Both run better on higher performance machines and processors. Especially when the model contains multiple workbooks each 5-10mb (xlsb format) and all need to be opened at the same time, meaning that sometimes even 8gig of memory isn’t enough.
It is possible, albeit not advised, to build and run a financial model on a Pentium 1 machine with Windows XP. I kid you not; someone attended one of my courses with this setup. I politely explained coming to a future of financial modelling course with such an old setup isn’t going to be fun. It’s like turning up to a cricket game with a baseball bat. It’s possible to hit the ball, don’t know if it’s the best idea.
It is possible to run most of the PA algorithms on a single machine, like a standard laptop with 8-12 RAM. A dataset with size of 1-5 Gb can run on most of personal laptops. It is quite rare that such a vast volume of data needs to be analysed for a research purpose.

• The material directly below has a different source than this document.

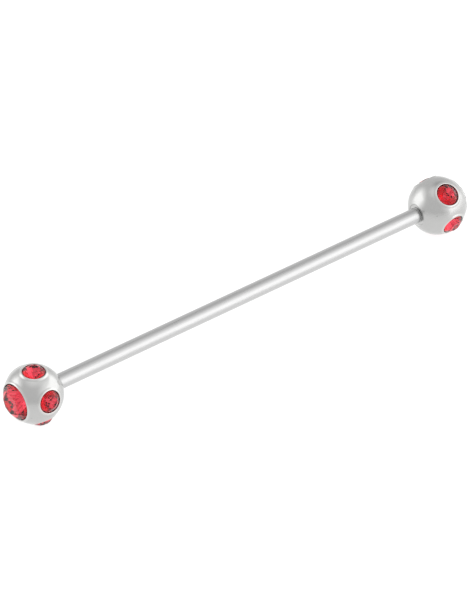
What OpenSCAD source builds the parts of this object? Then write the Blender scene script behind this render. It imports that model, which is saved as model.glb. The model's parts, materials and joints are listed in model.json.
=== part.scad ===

If the information is clean, the required dataset can be downsized ten-fold and successfully run on a standard laptop.
In some cases, PA might need to process huge volumes (many gigabytes or terabytes) of data; then cloud solutions can be used.
Cloud-based solutions for Excel-based modelling is rare. Some forecasting tools that use cloud, but these tools don’t provide the sort of complex financial modelling techniques like Monte Carlo simulation or multi-dimensional scenario management.
Although there are some substantial differences between FM and PA, both help us cope with uncertainties and make better decisions.
We can make financial models without data using our experience and business intuition and be very accurate with our forecasts. We can also make excellent models based on proven predictive algorithms built on various data sources.
It would be nice to have both approaches working and supplementing each other.
There is no competition between them, rather an opportunity not to rely heavily on only one way of decision-making but to combine and innovate.